Amounts owed on accounts determines 30% of a FICO® Score
Owing money on credit accounts doesn't necessarily mean you're a high-risk borrower with a low credit Score. However, when a high percentage of a person's available credit is been used, this can indicate that a person is overextended, and is more likely to make late or missed payments.
Part of the science of scoring is determining how much is too much for a given credit profile. Your FICO Scores take into account several factors.
The amount owed on all accounts
Note that even if you pay off your credit cards in full each month, your credit report may show a balance on those cards. The total balance on your last statement is generally the amount that will show in your credit report.

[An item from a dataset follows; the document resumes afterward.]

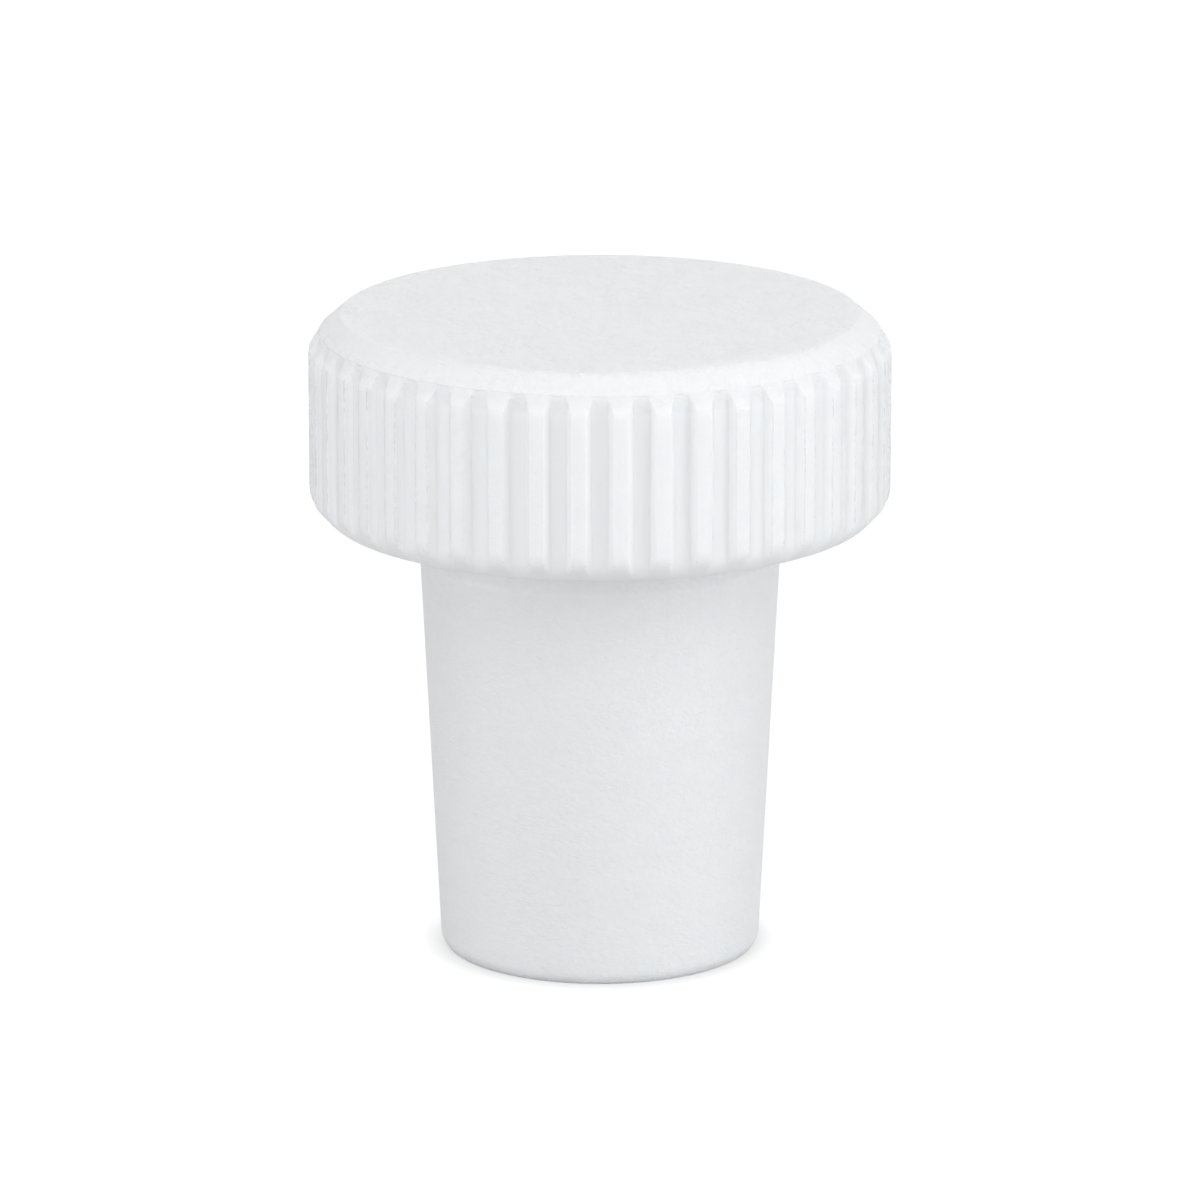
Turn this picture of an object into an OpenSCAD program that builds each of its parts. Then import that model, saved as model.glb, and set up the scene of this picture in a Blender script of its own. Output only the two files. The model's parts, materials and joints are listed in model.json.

The amount owed on different types of accounts
In addition to the overall amount you owe, your FICO® Scores consider the amount you owe on specific types of accounts, such as credit cards and installment loans.
Credit utilization ratio on revolving accounts
Your credit utilization ratio on revolving accounts-the percentage of your available credit you're using-is an important factor in your FICO® Scores. Using a high percentage of your available credit means you're close to maxing out your credit cards, which can have a negative impact on your FICO Scores. On the other hand, using a low percentage of your available credit can have a positive impact. In some cases, a low credit utilization ratio will have a more positive impact on your FICO Scores than not using any of your available credit at all.
It's also important to note that your current account balance isn't necessarily the balance that shows up on your credit report and factors into your FICO Scores. Your account balance on your credit report will reflect the account balance your lender reported to the credit bureau (typically the balance from your latest monthly statement). So even if you pay your credit card balances in full each month, your account balance won?t necessarily show on your credit report as $0.
How many accounts have balances
A larger number of accounts with amounts owed can indicate higher risk of over-extension.
How much of the total credit line is being used and other "revolving" credit accounts
Someone who is close to "maxing out" several credit cards has a high credit utilization ratio and may have trouble making payments in the future.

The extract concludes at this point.